One of the common questions that we get from our clients is about the differences between a black box penetration test and a white box penetration test.

White box testing, also known as clear box testing or glass box testing, is a penetration testing approach that uses the knowledge of the internals of the target system to elaborate the test cases. In application penetration tests the source code of the application is usually provided along with design information, interviews with developers/analysts, etc. In infrastructure penetration tests network maps, infrastructure details, etc. are provided.

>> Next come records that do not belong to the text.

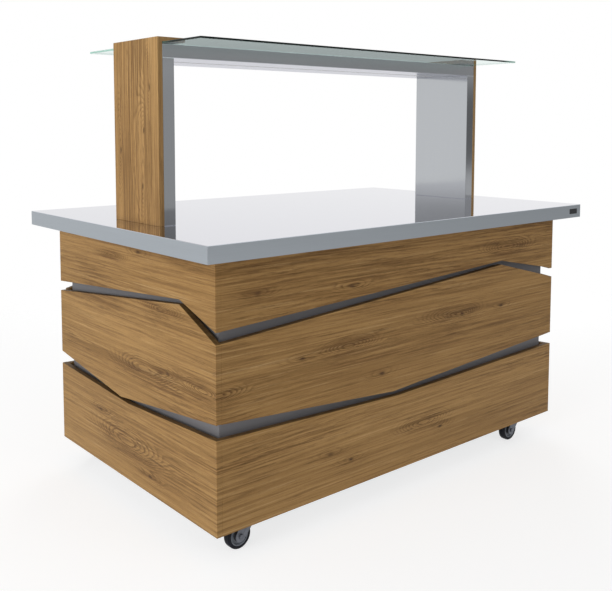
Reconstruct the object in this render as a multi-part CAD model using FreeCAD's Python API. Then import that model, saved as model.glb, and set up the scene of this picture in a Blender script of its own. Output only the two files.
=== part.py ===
import FreeCAD, Part
import math
import os

# A mobile serving counter: a flat steel worktop on a steel body clad in wooden boards, a steel portal that
# carries a glass shelf over the worktop, a small cooling unit in the body, and four swivel casters.
# Millimetres. X runs along the counter, -Y is its front, +Z is up.
# The origin is on the floor, under the centre of the worktop.

# ---- Worktop ----
TOP_LENGTH = 1720.0
TOP_WIDTH = 1110.0
TOP_HEIGHT = 900.0          # floor to the upper face
TOP_EDGE = 48.0             # height of the folded edge
TOP_SHEET = 1.5             # steel skin
TOP_LIP = 20.0              # the fold that holds the core board from below
TOP_CORNER_RADIUS = 3.0     # the four upright edges
TOP_EDGE_RADIUS = 2.0
COLD_PLATE = 3.0            # thickness of the cold plate, let into the core board
COLD_END_MARGIN = 92.0      # from a post's inner face to the cold plate
COLD_SIDE_MARGIN = 205.0    # from the worktop's long edge to the cold plate
BADGE_WIDTH = 50.0
BADGE_HEIGHT = 19.0
BADGE_INSET = 25.0          # from the worktop's right end
BADGE_CLEARANCE = 0.2

# ---- Cladding boards and the steel body behind them ----
OVERHANG = 72.0             # worktop beyond the cladding, all round
BOARD = 18.0                # cladding board thickness
BATTEN = 12.0               # space between the cladding and the steel body
BODY_SHEET = 1.5
SHADOW_GAP = 2.0            # between the worktop and the top boards
WHEEL_CLEARANCE = 3.0       # between the wheels' tops and the cladding
UPPER_GROOVE_CORNER = (199.0, 232.0)    # groove edges at a corner, down from the cladding's top
UPPER_GROOVE_PEAK = (137.0, 151.0)      # the same at the peak
LOWER_GROOVE_CORNER = (272.0, 315.0)    # groove edges at a corner, up from the cladding's bottom
LONG_VALLEY = (248.0, 265.0)            # the same at the valley of a long side
END_VALLEY = (248.0, 258.0)             # and at the valley of an end
LONG_PEAK_AT = 322.0        # from the corner on the right, seen from outside
END_PEAK_AT = 180.0
LONG_VALLEY_AT = (715.0, 690.0)         # lower and middle board, from the corner on the left
END_VALLEY_AT = (481.0, 431.0)
BATTEN_WIDTH = 50.0
BATTEN_MARGIN = 12.0        # the battens stop short of the grooves
LONG_BATTENS = 4
END_BATTENS = 3
BATTEN_INSET = 90.0         # first and last batten, from the corner

# ---- Frame ----
RAIL_HEIGHT = 40.0
BASE_RAIL_WIDTH = 50.0
UPRIGHT = 40.0
TUBE_WALL = 2.0
BASE_PLATE = 2.0
MIDDLE_RAIL_AT = 250.0      # the two inner cross rails, from the middle
SLOT_WIDTH = 8.0
SLOT_LENGTH = 240.0
SLOT_PITCH = 16.0

# ---- Portal and glass shelf ----
PORTAL_INSET = 112.0        # worktop's end to the portal's outer board
PORTAL_DEPTH = 272.0
OUTER_BOARD = 16.0
POST_WIDTH = 40.0
POST_WALL = 2.0
POST_FOOT = 5.0             # end plates of a post
WINDOW_HEIGHT = 502.0       # worktop to the beam
BEAM_HEIGHT = 40.0
GLASS = 6.0
GLASS_DEPTH = 676.0
GLASS_END_GAP = 1.0
PAD = 1.0                   # soft pads under and over the glass
PAD_WIDTH = 24.0
PAD_INSET = 16.0            # from the portal's front and back faces
POST_CAP = 13.0
CAP_WIDTH = 80.0            # from the post's outer face inwards
FOOT_BOLT_AT = 90.0         # from the portal's middle, front and back
FOOT_BOLT_RADIUS = 5.0
FOOT_BOLT_REACH = 8.0       # past the post's foot
BEAM_SCREW_AT = 60.0
BEAM_SCREW_RADIUS = 4.0
BOLT_CLEARANCE = 0.5
THREAD_CLEARANCE = 0.05
LIGHT_WIDTH = 20.0
LIGHT_FLANGE = 4.0          # each side, inside the beam
LIGHT_DEPTH = 8.0
LIGHT_MARGIN = 60.0         # from a post's inner face to the light bar
LIGHT_CLEARANCE = 0.2

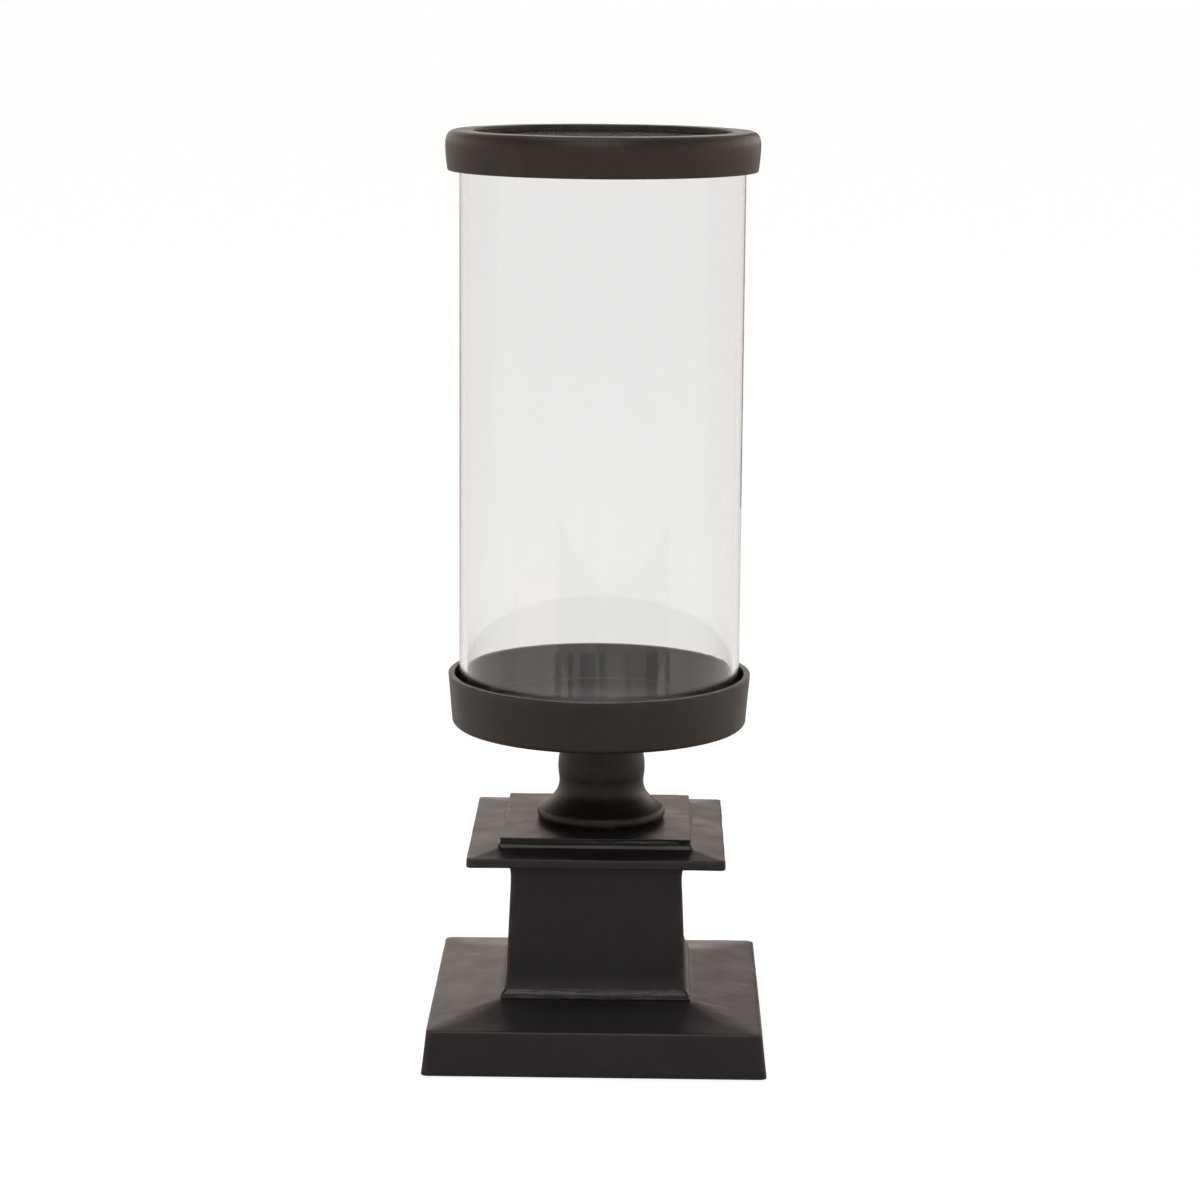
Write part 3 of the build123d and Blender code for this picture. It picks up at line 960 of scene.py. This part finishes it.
def make_floor():
    """A wide pale floor: white in view, and as light dimmer round the object than further out."""
    bm = bmesh.new()
    bmesh.ops.create_grid(bm, x_segments=8, y_segments=8, size=FLOOR_HALF)
    floor = finished("floor", bm)
    near, far, front, back = 0.12, 0.75, -0.3, 0.6
    n = Surface("pale_floor")
    where = n.place()
    distance = n.add("ShaderNodeVectorMath", {0: where}, operation="LENGTH").outputs["Value"]
    depth = n.add("ShaderNodeSeparateXYZ", {0: where}).outputs["Y"]
    open_floor = n.ramp(depth, front, back, FLOOR_FRONT, FLOOR_BACK)
    bounce = n.blend(n.ramp(distance, near, far), FLOOR_NEAR, open_floor)
    seen = n.seen_directly()
    n.set(Base_Color=(0.2, 0.2, 0.2, 1), Roughness=0.9, Specular_IOR_Level=0.0)
    n.set(Emission_Strength=n.blend(seen, bounce, FLOOR_GLOW), Emission_Color=n.mix(seen, FLOOR_TINT, WHITE))
    paint(floor, n.material)


def make_world():
    """Soft studio surround: white in view; as light, bright low down behind, dimmer overhead and in front."""
    world = bpy.data.worlds.new("studio")
    bpy.context.scene.world = world
    world.use_nodes = True
    n = Nodes(world.node_tree)
    direction = n.add("ShaderNodeTexCoord").outputs["Generated"]
    across, depth, height = n.add("ShaderNodeSeparateXYZ", {0: direction}).outputs
    behind = n.ramp(depth, -0.5, 0.35)
    light = n.ramp(behind, 0.0, 1.0, SKY_FRONT, SKY_BACK)
    light = n.calc("MULTIPLY", light, n.ramp(height, 0.24, 0.5, 1.0, SKY_HIGH))
    light = n.calc("MULTIPLY", light, n.ramp(across, -0.8, 0.8, SKY_LEFT, SKY_RIGHT))
    seen = n.seen_directly()
    sky = n.tree.nodes["Background"].inputs
    n.feed(sky["Strength"], n.blend(seen, light, 1.0))
    n.feed(sky["Color"], n.mix(seen, n.mix(behind, FRONT_TINT, BACK_TINT), WHITE))


def studio_card(name, azimuth, spread, distance, height, brightness, tint):
    """A card upright on the floor, seen only in reflections, azimuth degrees to the right of the front."""
    angle = math.radians(azimuth)
    middle = Vector((math.sin(angle), -math.cos(angle), 0)) * distance
    side = Vector((math.cos(angle), math.sin(angle), 0)) * distance * math.tan(math.radians(spread / 2))
    bm = bmesh.new()
    corners = ((-1, 0.0), (1, 0.0), (1, height), (-1, height))
    bm.faces.new([bm.verts.new(middle + side * x + Vector((0, 0, z))) for x, z in corners])
    card = finished(name, bm)
    n = Surface(name)
    n.set(Base_Color=(0, 0, 0, 1), Roughness=1.0, Specular_IOR_Level=0.0)
    n.set(Emission_Color=tint, Emission_Strength=brightness)
    paint(card, n.material)
    card.visible_camera = False
    card.visible_diffuse = False
    card.visible_transmission = False
    card.visible_shadow = False


def make_cards():
    """A dark card behind on the right for the edge of the glass, and what the glass mirrors in front."""
    studio_card("card_back_right", 165, 9, distance=1.6, height=1.2, brightness=0.0, tint=FRONT_TINT)
    for number, (azimuth, spread, brightness) in enumerate(STANDS, 1):
        place = (azimuth, spread, STAND_DISTANCE, STAND_HEIGHT)
        studio_card(f"stand_{number}", *place, brightness, FRONT_TINT)
    for number, (azimuth, spread, brightness) in enumerate(BOARDS, 1):
        place = (azimuth, spread, BOARD_DISTANCE, BOARD_HEIGHT)
        studio_card(f"board_{number}", *place, brightness, BOARD_TINT)


def soft_lamp(name, place, target, watts):
    """A soft rectangular lamp aimed at a point."""
    data = bpy.data.lights.new(name, "AREA")
    data.shape = "RECTANGLE"
    data.size, data.size_y = LAMP_SIZE
    data.energy = watts
    data.color = LAMP_TINT
    lamp = bpy.data.objects.new(name, data)
    lamp.location = place
    lamp.rotation_euler = (Vector(target) - Vector(place)).to_track_quat("-Z", "Y").to_euler()
    bpy.context.scene.collection.objects.link(lamp)


def make_studio():
    """Everything that isn't the lantern."""
    bpy.context.scene.view_settings.view_transform = "Standard"
    make_camera()
    make_floor()
    make_world()
    soft_lamp("front_high", (-0.15, -1.7, 1.9), (0, 0, 0.2), 16)
    soft_lamp("overhead", (-0.15, -0.1, 2.2), (0, 0, 0.3), 8)
    make_cards()


# ---------------------------------------------------------------- lantern


def stands_for(piece, node, body):
    """Puts a piece in the place of a CAD node, on its body."""
    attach(piece, body)
    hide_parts(node)


def place_casting(piece, node, body, *materials):
    """Marks a casting's edges for rubbed coat and a painted highlight, coats it and puts it in its place."""
    mark_edges(piece)
    paint(piece, *materials)
    stands_for(piece, node, body)


def place_part(piece, node, body, material):
    """Paints a piece that isn't a casting and puts it in its place."""
    paint(piece, material)
    stands_for(piece, node, body)


make_studio()

coat_ring = powder_coat("coat_turned", BROWN_BLACK)
coat_tray = powder_coat("coat_tray", BROWN_BLACK, gloss=0.38)
coat_inside = powder_coat("coat_inside", INSIDE_BROWN, sandy=0.4, roughness=0.6, gloss=0.14)
# Darker tone: painted shade on the neck under the tray
coat_neck = powder_coat("coat_neck", NECK_PAINTED_SHADE_BLACK)
# Bluish tone: a painted cool front light on the pedestal's castings
coat_flat = powder_coat("coat_flat", PAINTED_COOL_LIGHT_BLACK, brushed=(0.06, 1.0, 1.0), gloss=0.42)
# Lighter, bluish tone: painted light on the plinth's skirt
coat_plinth = powder_coat("coat_plinth", PLINTH_PAINTED_LIGHT_BLACK, brushed=(0.06, 1.0, 1.0), gloss=0.42)
zinc = zinc_plate()
felt = pad_felt()

place_casting(make_plinth(), "plinth", "pedestal", coat_plinth)
place_casting(make_column(), "column", "pedestal", coat_flat)
place_casting(make_capital(), "capital_plate", "pedestal", coat_flat)
place_casting(make_abacus(), "abacus_plate", "pedestal", coat_flat)
place_casting(make_neck(), "neck", "pedestal", coat_neck)
place_casting(make_tray(), "candle_tray", "pedestal", coat_tray, coat_inside)
place_casting(make_ring(), "top_ring", "ring", coat_ring)

place_part(make_glass(), "glass_chimney", "chimney", chimney_glass())
place_part(make_strip(), "ring_gasket", "ring", strip_rubber())
for pad in make_pads():
    place_part(pad, "foot_pads", "pedestal", felt)
place_part(make_rod(), "tie_rod", "pedestal", zinc)

for node in ("hex_nut", "flat_washer", "spring_washer"):
    paint(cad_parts[node], zinc)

The goal of a white box penetration test is to provide as much information as possible to the penetration tester so that he/she can gain insight understanding of the system and elaborate the test based on it.

White box penetration testing has some clear benefits:

  • Deep and thorough testing
  • Maximizes testing time
  • Extends the testing area where black box testing can not reach (such as quality of code, application design, etc.)

However, there are also some disadvantages:

  • Non realistic attack, as the penetration tester is not in the same position as an non-informed potential attacker

A black box penetration test requires no previous information and usually takes the approach of an uninformed attacker. In a black box penetration test the penetration tester has no previous information about the target system.

The benefits of this type of attack are:

  • It simulates a very realistic scenario

The disadvantages of a black box penetration test are:

  • Testing time can not be maximised in certain scenarios
  • Some areas of the infrastructure might remain untested

When commissioning a penetration test, there is no right/wrong decision about white box or black box, it really depends on the scenario that needs to be tested.